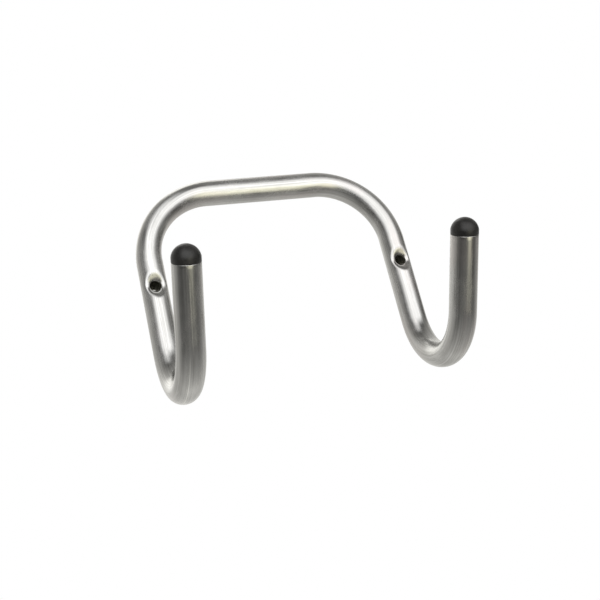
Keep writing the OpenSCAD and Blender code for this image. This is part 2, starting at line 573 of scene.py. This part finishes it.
def steel_material():
    """Drawn and plated steel, with its patterns on the tube as it was before bending."""
    material, nodes, shader = new_material("plated_steel")
    place = nodes.add("ShaderNodeAttribute", attribute_name="before_bending", out=1)
    side_x, side_y, side_z = nodes.add("ShaderNodeSeparateXYZ", place).node.outputs

    def streaks(across, along, detail):
        """Noise whose grain is so many times a metre across the tube and along it."""
        stretched = nodes.add("ShaderNodeMapping", place, None, None, (across, across, along))
        return nodes.add("ShaderNodeTexNoise", stretched, None, 1.0, detail, 0.6)

    die_marks = streaks(950, 12, 3)
    fine_marks = streaks(5200, 90, 2)
    clouds = streaks(70, 34, 3)
    radius = nodes.math("SQRT", nodes.math("ADD", nodes.math("MULTIPLY", side_x, side_x),
                                           nodes.math("MULTIPLY", side_y, side_y)))
    # 0 in the bore and 1 outside. Across each hole's wall the dark part is partly bare steel and partly painted
    # shade.
    plated = nodes.ramp(radius, (BORE_R + 0.15) * MM, (BORE_R + 0.6) * MM)
    behind = nodes.math("LESS_THAN", side_x, 0)
    from_middle = nodes.math("ABSOLUTE", side_z)
    # Near-white lines on the back of the tube, fading in and out along it: painted highlights on the seam.
    painted_highlights = 0.0
    for angle, start, end in PAINTED_SEAM_HIGHLIGHTS:
        aside = nodes.dot(place, (math.sin(math.radians(angle)), -math.cos(math.radians(angle)), 0))
        painted_highlight = nodes.ramp(nodes.math("ABSOLUTE", aside), 0, PAINTED_HIGHLIGHT_WIDTH * MM, 1, 0)
        begun = nodes.ramp(from_middle, (start - PAINTED_HIGHLIGHT_FADE) * MM, start * MM)
        ended = nodes.ramp(from_middle, end * MM, (end + PAINTED_HIGHLIGHT_FADE) * MM, 1, 0)
        painted_highlight = nodes.math("MULTIPLY", nodes.math("MULTIPLY", painted_highlight, behind), nodes.math("MULTIPLY", begun, ended))
        painted_highlights = nodes.math("MAXIMUM", painted_highlights, painted_highlight)
    mixed = nodes.ramp(nodes.math("ADD", nodes.math("MULTIPLY", die_marks, 0.6),
                                  nodes.math("MULTIPLY", clouds, 0.4)), 0.38, 0.62)
    colour = nodes.mix(mixed, STREAK_COLOUR, STEEL_COLOUR)
    scratched = nodes.ramp(nodes.math("MULTIPLY", streaks(1900, 130, 1), nodes.math("ADD", clouds, 0.5)),
                           0.66, 0.72)
    colour = nodes.mix(nodes.math("MULTIPLY", scratched, 0.5), colour, SCRATCH_COLOUR)
    stain = nodes.ramp(streaks(55, 16, 2), 0.48, 0.66, 0, 0.6)
    colour = nodes.mix(stain, colour, STAIN_COLOUR)
    colour = nodes.mix(nodes.math("MULTIPLY", painted_highlights, 0.8), colour, PAINTED_HIGHLIGHT_COLOUR)
    nodes.set(shader.inputs["Base Color"], nodes.mix(plated, BARE_BORE_AND_HOLE_SHADE_COLOUR, colour))
    dullness = nodes.ramp(clouds, 0.35, 0.65, STEEL_ROUGHNESS - 0.03, STEEL_ROUGHNESS + 0.05)
    rough = nodes.math("ADD", dullness, nodes.math("MULTIPLY", fine_marks, 0.05))
    nodes.set(shader.inputs["Roughness"], nodes.math("MAXIMUM", rough, nodes.ramp(
        plated, 0, 1, 0.65, 0)))
    nodes.set(shader.inputs["Metallic"], nodes.ramp(plated, 0, 1, 0.4, 1))
    shader.inputs["Anisotropic"].default_value = STEEL_ANISOTROPY
    nodes.set(shader.inputs["Tangent"], nodes.add("ShaderNodeAttribute", attribute_name="way_round", out=1))
    grain = nodes.math("ADD", nodes.math("MULTIPLY", die_marks, 0.7), nodes.math("MULTIPLY", fine_marks, 0.3))
    nodes.set(shader.inputs["Normal"], nodes.add("ShaderNodeBump", 0.25, 0.00002, None, grain))
    return material


steel = steel_material()
tube.data.materials.append(steel)
print("steel:", len(steel.node_tree.nodes), "nodes")

# %% [markdown]
# ## Plug plastic
#
# The plugs are moulded from soft black plastic in a mould with a fine matt grain, which
# spreads the soft box into a dull grey sheen. One roughness would do that, but it looks
# like paint. Here small specks of colour and roughness, and a shallow bump of the same
# grain, break the sheen up, as they do on the real part.

# %% Plastic
PLASTIC_COLOUR = (0.012, 0.0115, 0.0105, 1)
PLASTIC_WORN_COLOUR = (0.027, 0.0250, 0.0225, 1)
PLASTIC_ROUGHNESS = 0.40
GRAIN_PER_METRE = 1500


def plastic_material():
    """Matt black plastic, whose grain is noise in the plug's own coordinates."""
    material, nodes, shader = new_material("plug_plastic")
    place = nodes.add("ShaderNodeTexCoord", out=3)
    grain = nodes.add("ShaderNodeTexNoise", place, None, GRAIN_PER_METRE, 3, 0.7)
    patches = nodes.add("ShaderNodeTexNoise", place, None, GRAIN_PER_METRE / 12, 2, 0.5)
    worn = nodes.ramp(nodes.math("ADD", nodes.math("MULTIPLY", grain, 0.6),
                                 nodes.math("MULTIPLY", patches, 0.4)), 0.4, 0.66)
    nodes.set(shader.inputs["Base Color"], nodes.mix(worn, PLASTIC_COLOUR, PLASTIC_WORN_COLOUR))
    nodes.set(shader.inputs["Roughness"], nodes.ramp(
        patches, 0.35, 0.65, PLASTIC_ROUGHNESS - 0.04, PLASTIC_ROUGHNESS + 0.06))
    nodes.set(shader.inputs["Normal"], nodes.add("ShaderNodeBump", 0.35, 0.00004, None, grain))
    return material


plastic = plastic_material()
for plug in plugs:
    plug.data.materials.append(plastic)
print("plastic:", len(plastic.node_tree.nodes), "nodes")

# %% [markdown]
# ## Camera
#
# The picture was taken from the left and from below, close to the arms, with the camera
# a little tilted. The numbers were found by laying the outline of the model over the
# outline in the picture.

# %% Camera
from mathutils import Matrix

CAMERA_PLACE = (-243.9, -715.5, -300.7)
CAMERA_YAW = -19.82
CAMERA_PITCH = 20.36
CAMERA_ROLL = -13.81
CAMERA_LENS = 61.83

camera_data = bpy.data.cameras.new("camera")
camera_data.lens = CAMERA_LENS
camera_data.sensor_width = 36
camera_data.clip_start = 0.01
camera = bpy.data.objects.new("camera", camera_data)
bpy.context.scene.collection.objects.link(camera)
camera.matrix_world = (
    Matrix.Translation([c * MM for c in CAMERA_PLACE])
    @ Matrix.Rotation(math.radians(CAMERA_YAW), 4, "Z")
    @ Matrix.Rotation(math.radians(90 + CAMERA_PITCH), 4, "X")
    @ Matrix.Rotation(math.radians(CAMERA_ROLL), 4, "Z")
)
bpy.context.scene.camera = camera

# %% [markdown]
# ## The studio
#
# Metal has almost no look of its own: it shows the room. So the room is one world that
# depends only on direction, made of a few soft lights. A large soft box stands in front
# and gives the broad white bands on the legs and the bar. A warm one below it gives the
# narrow bands on the arms, and round glows stand for the backdrop, a side wall, the ceiling
# and the light that the floor throws back. A black flag at the right keeps the edges of the
# legs dark. Lamps could do this too, but metal would show the dark gaps between them. The
# places were found by following the view from the camera off each bit of steel. The
# camera itself sees plain white behind the hook.

# %% The room, by direction
# Headings and rises are in degrees: 0 looks into the wall, 90 along the bar, 180 at the room.
ROOM_COLOUR = (1.0, 0.99, 0.95, 1)
ROOM_LIGHT = 0.16
ROOM_GROWTH = 7.0
ROOM_MOST = 0.58
# (light, toward, how far it reaches)
ROOM_GLOWS = [
    (0.35, (53.0, 37.0), 90),
    (1.3, (13.8, 66.0), 16.0),
    (0.18, (287.5, 26.3), 49.4),
    (0.19, (47.5, -88.9), 67.4),
    (0.6, (350.0, 38.0), 24.0),
]
BLACK_FLAGS = [
    (0.43, (80.7, 11.0), 22.4),
    (0.14, (38.0, -10.0), 32.0),
    (0.09, (103.0, 50.0), 55.0),
]
CEILING_GLOW = (1.03, (199.5, 47.5), 22.4)
GLOW_CORE = 6
# (light, toward, half widths, widths of the soft edges)
SOFT_BOX = (1.86, (178.0, 9.7), (44.6, 28.1), (37.5, 31.9))
SOFT_BOX_COLOUR = (1.0, 1.0, 1.0, 1)
WARM_BOX = (1.37, (162.7, -31.7), (14.0, 16.8), (13.9, 8.2))
WARM_COLOUR = (1.0, 0.975, 0.76, 1)

world = bpy.data.worlds.new("studio")
bpy.context.scene.world = world
world.use_nodes = True
world.node_tree.nodes.clear()
sky = Nodes(world.node_tree)
direction = sky.add("ShaderNodeTexCoord", out=0)
toward_wall = sky.add("ShaderNodeSeparateXYZ", direction).node.outputs["Y"]


def facing(heading, rise):
    """Unit vector for a heading and a rise above level."""
    heading, rise = math.radians(heading), math.radians(rise)
    level = math.cos(rise)
    return level * math.sin(heading), level * math.cos(heading), math.sin(rise)


def glow(light, toward, reach):
    """A round light: full in its core, and none where the angle from its middle is the reach."""
    return sky.ramp(sky.dot(direction, facing(*toward)), math.cos(math.radians(reach)),
                    math.cos(math.radians(GLOW_CORE)), 0, light)


def card(light, toward, half, edge):
    """A rectangle of light round a direction: full inside, none past its soft edges.

    Its own axes are the way ahead, the level way aside and the way up between them. A
    direction's angle aside is the arctangent of its share aside over its share ahead.
    """
    ahead = np.array(facing(*toward))
    aside = np.array(facing(toward[0] + 90, 0))
    up = np.cross(aside, ahead)
    on_ahead = sky.dot(direction, ahead)
    inside = light
    for axis, half_angle, soft in zip((aside, up), half, edge):
        angle = sky.math("ABSOLUTE", sky.math("ARCTAN2", sky.dot(direction, axis), on_ahead))
        band = sky.ramp(angle, math.radians(half_angle - soft / 2), math.radians(half_angle + soft / 2), 1, 0)
        inside = sky.math("MULTIPLY", inside, band)
    return inside


room = sky.math("MINIMUM", sky.math("MULTIPLY", sky.math("POWER", ROOM_GROWTH, toward_wall),
                                    ROOM_LIGHT), ROOM_MOST)
for sizes in ROOM_GLOWS:
    room = sky.math("ADD", room, glow(*sizes))
for sizes in BLACK_FLAGS:
    room = sky.math("MAXIMUM", sky.math("SUBTRACT", room, glow(*sizes)), 0)
boxes = sky.math("ADD", card(*SOFT_BOX), glow(*CEILING_GLOW))
camera_ray = sky.add("ShaderNodeLightPath").node.outputs["Is Camera Ray"]
lit = sky.add("ShaderNodeAddShader", sky.add("ShaderNodeBackground", ROOM_COLOUR, room),
              sky.add("ShaderNodeBackground", SOFT_BOX_COLOUR, boxes))
lit = sky.add("ShaderNodeAddShader", lit, sky.add("ShaderNodeBackground", WARM_COLOUR, card(*WARM_BOX)))
white = sky.add("ShaderNodeBackground", (1, 1, 1, 1), 1.0)
sky.add("ShaderNodeOutputWorld", sky.add("ShaderNodeMixShader", camera_ray, lit, white))
bpy.context.scene.view_settings.view_transform = "Standard"
print("room:", len(world.node_tree.nodes), "nodes")

# %% [markdown]
# ## The floor
#
# The hook hangs on a wall, so the floor lies well below it, out of the picture. It is there
# for other views, where it keeps the hook's soft shadow. It is hidden from reflections
# only, because the room above already holds the light that a floor throws back. The
# camera sees it mixed with plain white, so it ends softly against the white behind it.

# %% Pale floor
FLOOR_Z = -420.0
FLOOR_HALF = 12000.0
FLOOR_COLOUR = (0.92, 0.92, 0.91, 1)
FLOOR_ROUGHNESS = 0.8
WHITE_SHARE = 0.6

corners = np.array([[-1, -1, 0], [1, -1, 0], [1, 1, 0], [-1, 1, 0]]) * FLOOR_HALF + [0, 0, FLOOR_Z]
floor_mesh = bpy.data.meshes.new("floor")
floor_mesh.from_pydata((corners * MM).tolist(), [], [[0, 1, 2, 3]])
floor = bpy.data.objects.new("floor", floor_mesh)
bpy.context.scene.collection.objects.link(floor)
floor.visible_glossy = False
floor_material, floor_nodes, floor_shader = new_material("floor")
floor_shader.inputs["Base Color"].default_value = FLOOR_COLOUR
floor_shader.inputs["Roughness"].default_value = FLOOR_ROUGHNESS
seen = floor_nodes.add("ShaderNodeLightPath").node.outputs["Is Camera Ray"]
white_floor = floor_nodes.add("ShaderNodeEmission", (1, 1, 1, 1), 1.0)
mixed_floor = floor_nodes.add("ShaderNodeMixShader", floor_nodes.math("MULTIPLY", seen, WHITE_SHARE),
                              floor_shader.outputs[0], white_floor)
floor_nodes.set(floor_material.node_tree.nodes["Material Output"].inputs["Surface"], mixed_floor)
floor_mesh.materials.append(floor_material)
print("floor at, mm:", FLOOR_Z)
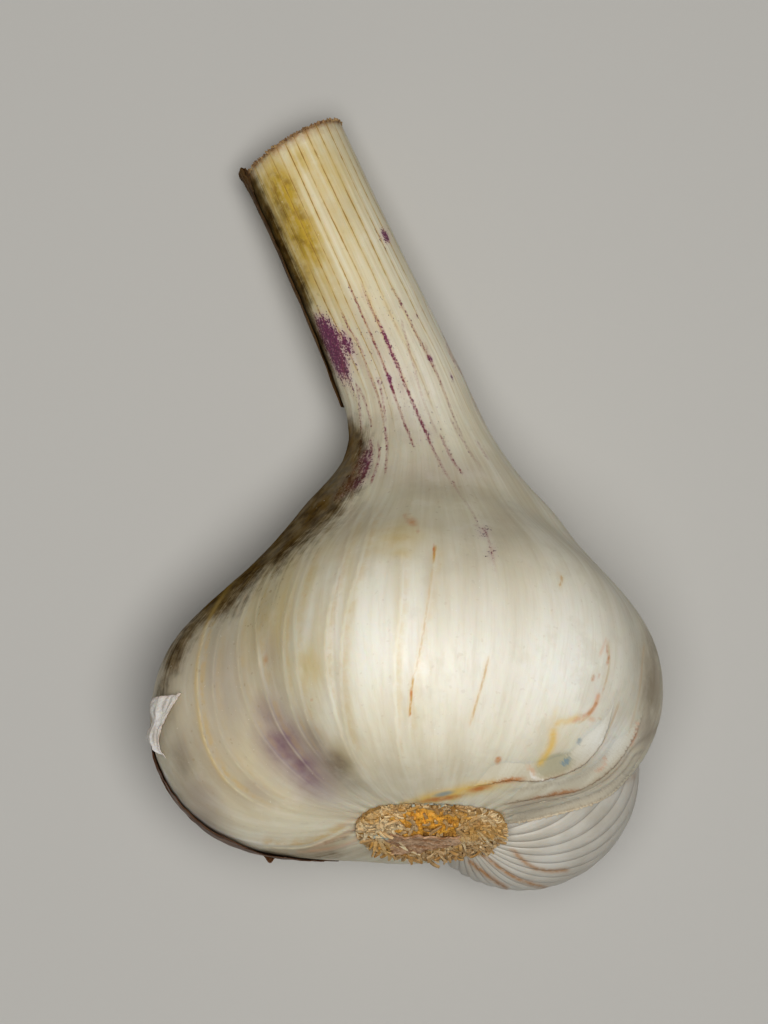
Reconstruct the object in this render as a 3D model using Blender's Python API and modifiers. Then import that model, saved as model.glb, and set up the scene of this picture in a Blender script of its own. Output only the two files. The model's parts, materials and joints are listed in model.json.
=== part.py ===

--

» **INSTRUCTION**
Extract lines where the string "only" occurs.

» **RESPONSE TO THE TASK**
# depends only on direction, made of a few soft lights. A large soft box stands in front
# only, because the room above already holds the light that a floor throws back. The
Reconstruct the object in this render as a 3D model using Blender's Python API and modifiers. Then import that model, saved as model.glb, and set up the scene of this picture in a Blender script of its own. Output only the two files. The model's parts, materials and joints are listed in model.json.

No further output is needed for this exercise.